## INSTRUCTION
Repeat the material exactly, every line of it.
━━━━
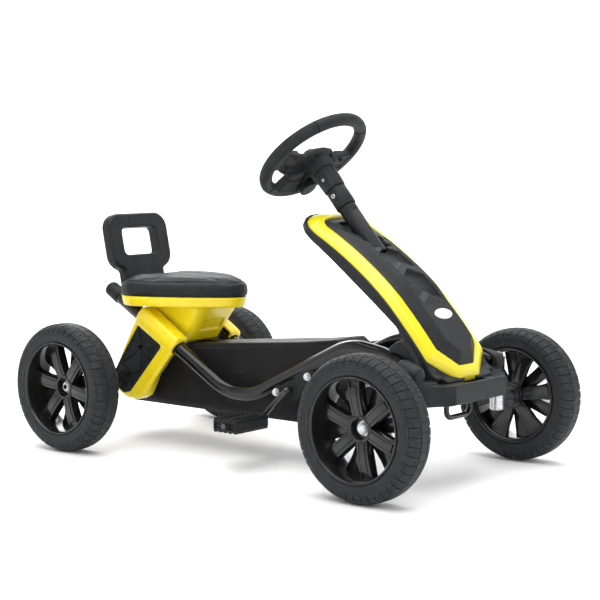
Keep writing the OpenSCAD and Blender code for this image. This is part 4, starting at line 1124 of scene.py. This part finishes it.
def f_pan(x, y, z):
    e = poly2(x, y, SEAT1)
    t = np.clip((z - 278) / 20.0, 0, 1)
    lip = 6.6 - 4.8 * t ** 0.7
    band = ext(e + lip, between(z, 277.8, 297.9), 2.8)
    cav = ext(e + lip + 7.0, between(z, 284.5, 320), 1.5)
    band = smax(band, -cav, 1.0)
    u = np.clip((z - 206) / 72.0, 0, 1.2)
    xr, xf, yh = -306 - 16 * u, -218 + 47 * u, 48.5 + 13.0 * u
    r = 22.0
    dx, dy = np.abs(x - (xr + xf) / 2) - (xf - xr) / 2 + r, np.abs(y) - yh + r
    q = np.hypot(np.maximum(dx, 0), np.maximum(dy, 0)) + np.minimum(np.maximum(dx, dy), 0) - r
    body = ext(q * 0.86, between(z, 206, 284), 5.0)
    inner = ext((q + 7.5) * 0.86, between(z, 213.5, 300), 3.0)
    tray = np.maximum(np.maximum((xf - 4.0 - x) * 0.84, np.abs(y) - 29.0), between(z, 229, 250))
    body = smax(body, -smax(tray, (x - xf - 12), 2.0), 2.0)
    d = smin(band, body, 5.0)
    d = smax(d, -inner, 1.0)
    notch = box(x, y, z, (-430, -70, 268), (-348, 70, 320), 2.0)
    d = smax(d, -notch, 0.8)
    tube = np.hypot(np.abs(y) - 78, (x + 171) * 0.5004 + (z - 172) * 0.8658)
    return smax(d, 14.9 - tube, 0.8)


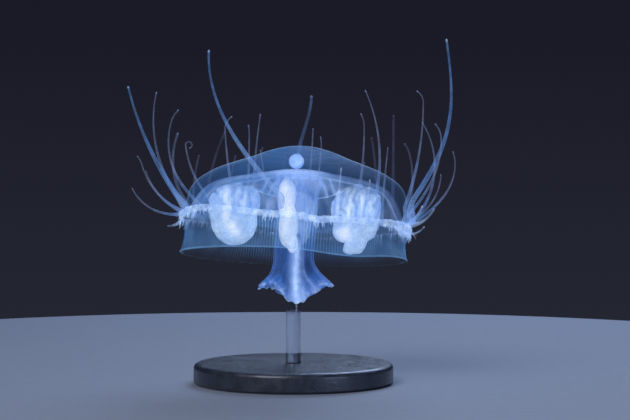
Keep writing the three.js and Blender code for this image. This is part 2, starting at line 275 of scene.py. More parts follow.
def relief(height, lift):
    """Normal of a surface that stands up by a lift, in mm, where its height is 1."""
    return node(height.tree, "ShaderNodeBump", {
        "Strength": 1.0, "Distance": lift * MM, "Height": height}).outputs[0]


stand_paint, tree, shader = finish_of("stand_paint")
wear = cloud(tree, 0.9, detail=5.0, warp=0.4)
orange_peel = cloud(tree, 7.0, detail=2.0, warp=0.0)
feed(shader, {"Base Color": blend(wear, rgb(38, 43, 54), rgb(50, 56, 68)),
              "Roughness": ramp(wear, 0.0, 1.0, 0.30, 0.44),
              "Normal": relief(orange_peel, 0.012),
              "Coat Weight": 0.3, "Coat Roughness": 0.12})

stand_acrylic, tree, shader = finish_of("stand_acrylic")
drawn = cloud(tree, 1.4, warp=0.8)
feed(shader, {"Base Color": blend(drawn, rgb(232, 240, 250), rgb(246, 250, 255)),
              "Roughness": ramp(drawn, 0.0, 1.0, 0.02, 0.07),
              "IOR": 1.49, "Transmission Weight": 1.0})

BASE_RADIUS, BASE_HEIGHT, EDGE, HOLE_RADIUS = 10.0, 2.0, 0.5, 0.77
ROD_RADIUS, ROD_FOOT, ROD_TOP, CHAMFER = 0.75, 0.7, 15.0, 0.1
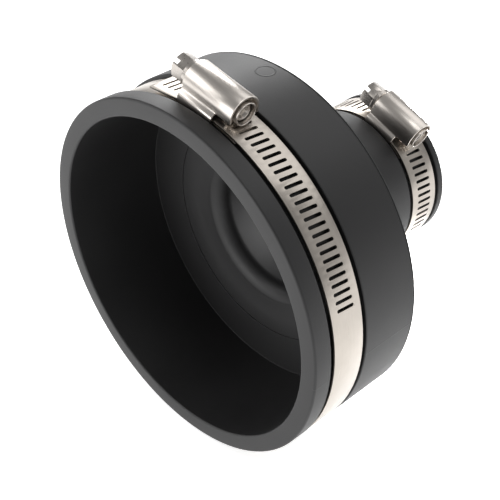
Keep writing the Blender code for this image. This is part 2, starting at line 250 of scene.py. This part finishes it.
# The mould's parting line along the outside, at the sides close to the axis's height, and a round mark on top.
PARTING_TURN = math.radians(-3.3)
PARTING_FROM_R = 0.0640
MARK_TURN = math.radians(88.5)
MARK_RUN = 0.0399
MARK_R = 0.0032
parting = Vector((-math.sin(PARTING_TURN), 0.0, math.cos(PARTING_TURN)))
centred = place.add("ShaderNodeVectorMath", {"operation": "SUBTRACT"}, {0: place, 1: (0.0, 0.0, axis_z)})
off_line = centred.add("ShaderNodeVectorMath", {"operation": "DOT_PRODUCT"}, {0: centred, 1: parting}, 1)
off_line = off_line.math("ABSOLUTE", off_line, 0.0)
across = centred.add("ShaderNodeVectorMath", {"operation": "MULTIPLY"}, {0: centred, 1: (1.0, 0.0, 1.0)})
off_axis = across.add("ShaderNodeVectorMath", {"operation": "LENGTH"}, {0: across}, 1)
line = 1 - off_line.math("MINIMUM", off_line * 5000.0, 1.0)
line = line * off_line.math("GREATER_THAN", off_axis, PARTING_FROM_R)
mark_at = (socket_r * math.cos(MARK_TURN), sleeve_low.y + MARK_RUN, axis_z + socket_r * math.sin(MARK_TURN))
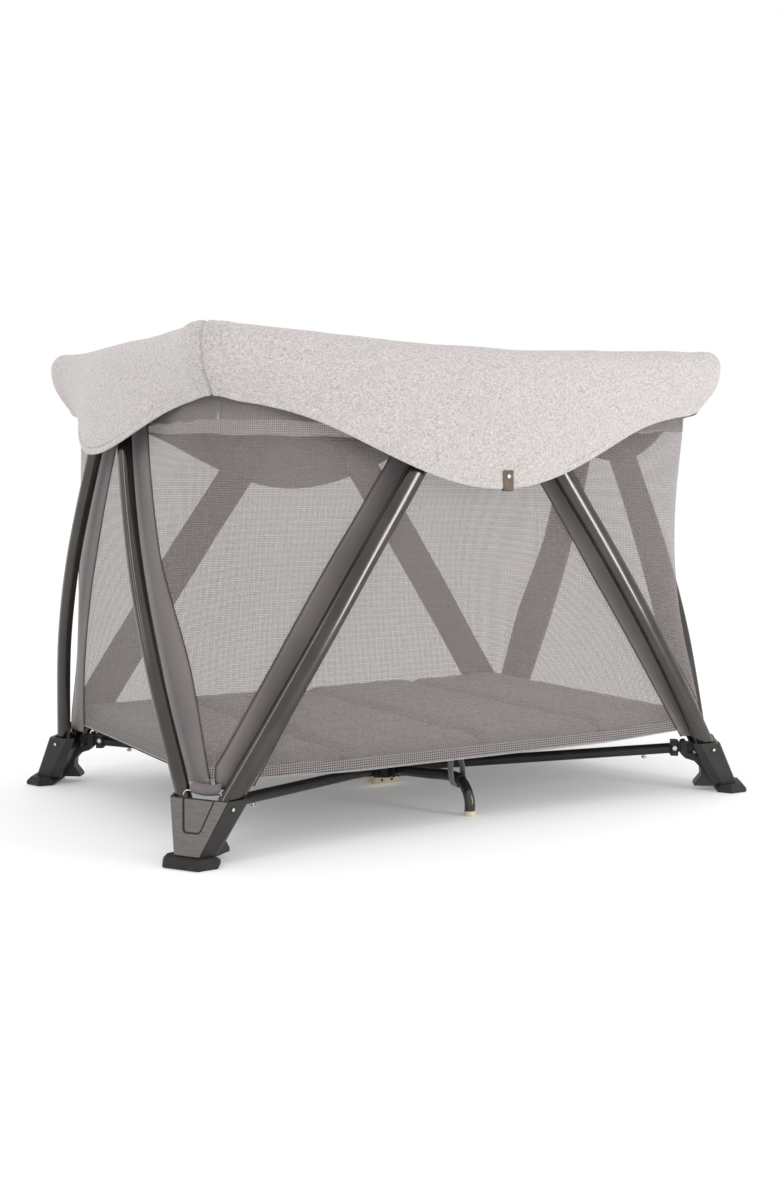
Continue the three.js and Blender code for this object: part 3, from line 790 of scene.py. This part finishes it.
━━━━
## SOLUTION TO THE EXERCISE
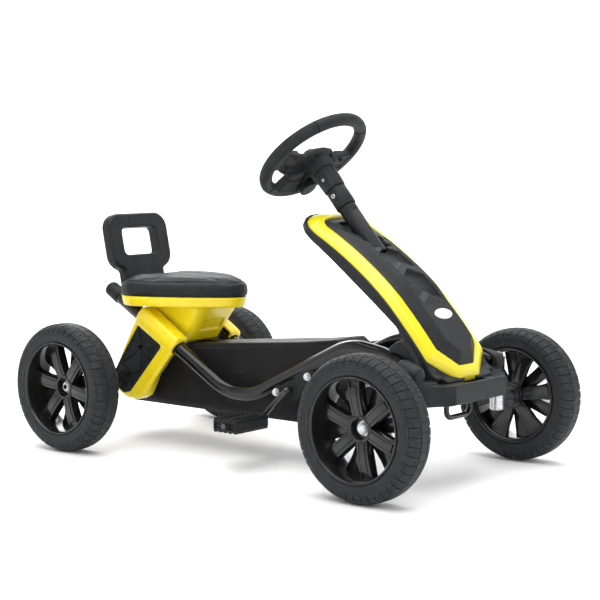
Keep writing the OpenSCAD and Blender code for this image. This is part 4, starting at line 1124 of scene.py. This part finishes it.
def f_pan(x, y, z):
    e = poly2(x, y, SEAT1)
    t = np.clip((z - 278) / 20.0, 0, 1)
    lip = 6.6 - 4.8 * t ** 0.7
    band = ext(e + lip, between(z, 277.8, 297.9), 2.8)
    cav = ext(e + lip + 7.0, between(z, 284.5, 320), 1.5)
    band = smax(band, -cav, 1.0)
    u = np.clip((z - 206) / 72.0, 0, 1.2)
    xr, xf, yh = -306 - 16 * u, -218 + 47 * u, 48.5 + 13.0 * u
    r = 22.0
    dx, dy = np.abs(x - (xr + xf) / 2) - (xf - xr) / 2 + r, np.abs(y) - yh + r
    q = np.hypot(np.maximum(dx, 0), np.maximum(dy, 0)) + np.minimum(np.maximum(dx, dy), 0) - r
    body = ext(q * 0.86, between(z, 206, 284), 5.0)
    inner = ext((q + 7.5) * 0.86, between(z, 213.5, 300), 3.0)
    tray = np.maximum(np.maximum((xf - 4.0 - x) * 0.84, np.abs(y) - 29.0), between(z, 229, 250))
    body = smax(body, -smax(tray, (x - xf - 12), 2.0), 2.0)
    d = smin(band, body, 5.0)
    d = smax(d, -inner, 1.0)
    notch = box(x, y, z, (-430, -70, 268), (-348, 70, 320), 2.0)
    d = smax(d, -notch, 0.8)
    tube = np.hypot(np.abs(y) - 78, (x + 171) * 0.5004 + (z - 172) * 0.8658)
    return smax(d, 14.9 - tube, 0.8)


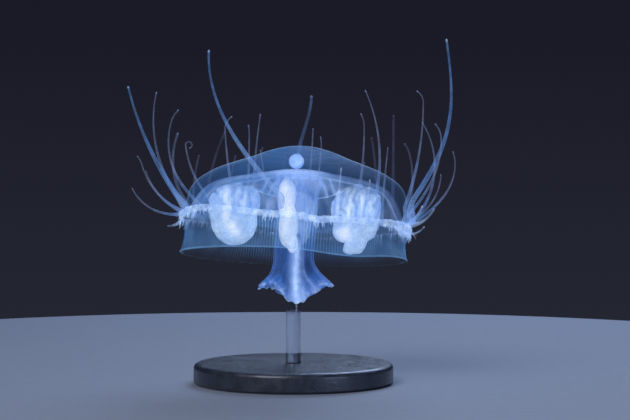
Keep writing the three.js and Blender code for this image. This is part 2, starting at line 275 of scene.py. More parts follow.
def relief(height, lift):
    """Normal of a surface that stands up by a lift, in mm, where its height is 1."""
    return node(height.tree, "ShaderNodeBump", {
        "Strength": 1.0, "Distance": lift * MM, "Height": height}).outputs[0]


stand_paint, tree, shader = finish_of("stand_paint")
wear = cloud(tree, 0.9, detail=5.0, warp=0.4)
orange_peel = cloud(tree, 7.0, detail=2.0, warp=0.0)
feed(shader, {"Base Color": blend(wear, rgb(38, 43, 54), rgb(50, 56, 68)),
              "Roughness": ramp(wear, 0.0, 1.0, 0.30, 0.44),
              "Normal": relief(orange_peel, 0.012),
              "Coat Weight": 0.3, "Coat Roughness": 0.12})

stand_acrylic, tree, shader = finish_of("stand_acrylic")
drawn = cloud(tree, 1.4, warp=0.8)
feed(shader, {"Base Color": blend(drawn, rgb(232, 240, 250), rgb(246, 250, 255)),
              "Roughness": ramp(drawn, 0.0, 1.0, 0.02, 0.07),
              "IOR": 1.49, "Transmission Weight": 1.0})

BASE_RADIUS, BASE_HEIGHT, EDGE, HOLE_RADIUS = 10.0, 2.0, 0.5, 0.77
ROD_RADIUS, ROD_FOOT, ROD_TOP, CHAMFER = 0.75, 0.7, 15.0, 0.1
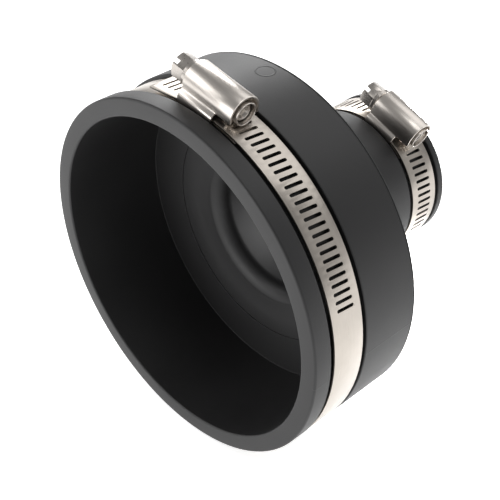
Keep writing the Blender code for this image. This is part 2, starting at line 250 of scene.py. This part finishes it.
# The mould's parting line along the outside, at the sides close to the axis's height, and a round mark on top.
PARTING_TURN = math.radians(-3.3)
PARTING_FROM_R = 0.0640
MARK_TURN = math.radians(88.5)
MARK_RUN = 0.0399
MARK_R = 0.0032
parting = Vector((-math.sin(PARTING_TURN), 0.0, math.cos(PARTING_TURN)))
centred = place.add("ShaderNodeVectorMath", {"operation": "SUBTRACT"}, {0: place, 1: (0.0, 0.0, axis_z)})
off_line = centred.add("ShaderNodeVectorMath", {"operation": "DOT_PRODUCT"}, {0: centred, 1: parting}, 1)
off_line = off_line.math("ABSOLUTE", off_line, 0.0)
across = centred.add("ShaderNodeVectorMath", {"operation": "MULTIPLY"}, {0: centred, 1: (1.0, 0.0, 1.0)})
off_axis = across.add("ShaderNodeVectorMath", {"operation": "LENGTH"}, {0: across}, 1)
line = 1 - off_line.math("MINIMUM", off_line * 5000.0, 1.0)
line = line * off_line.math("GREATER_THAN", off_axis, PARTING_FROM_R)
mark_at = (socket_r * math.cos(MARK_TURN), sleeve_low.y + MARK_RUN, axis_z + socket_r * math.sin(MARK_TURN))
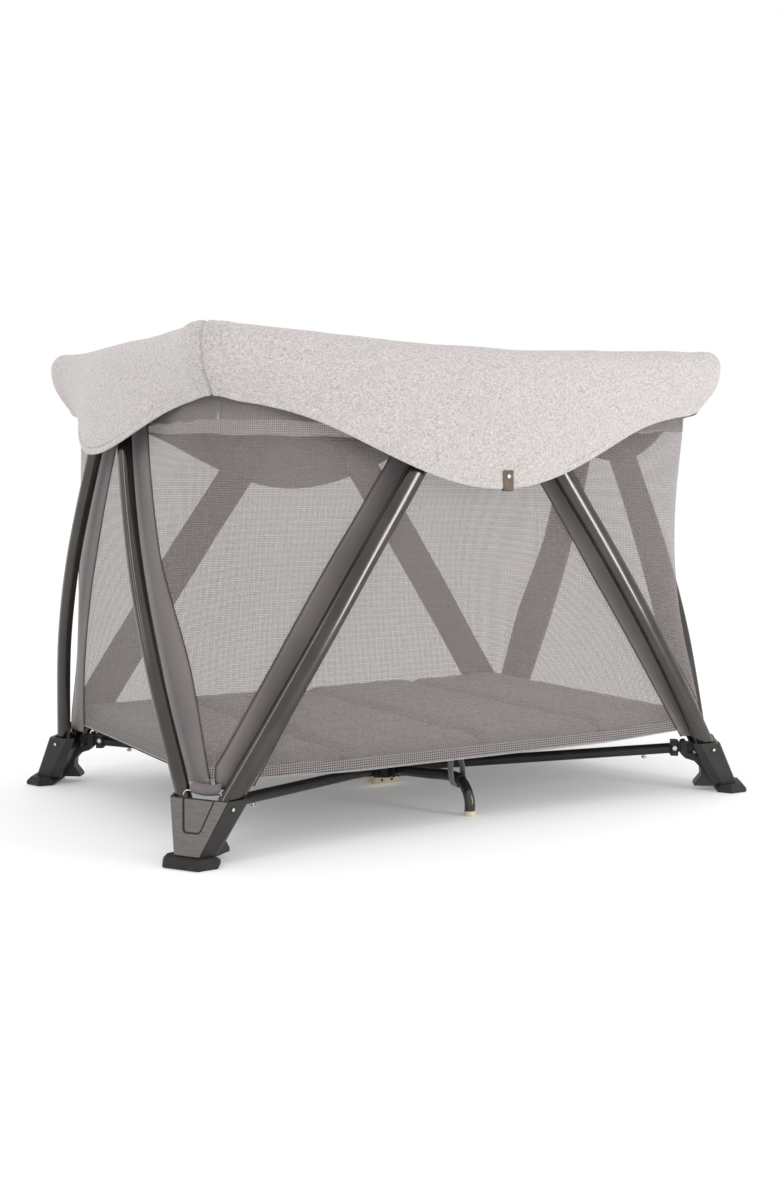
Continue the three.js and Blender code for this object: part 3, from line 790 of scene.py. This part finishes it.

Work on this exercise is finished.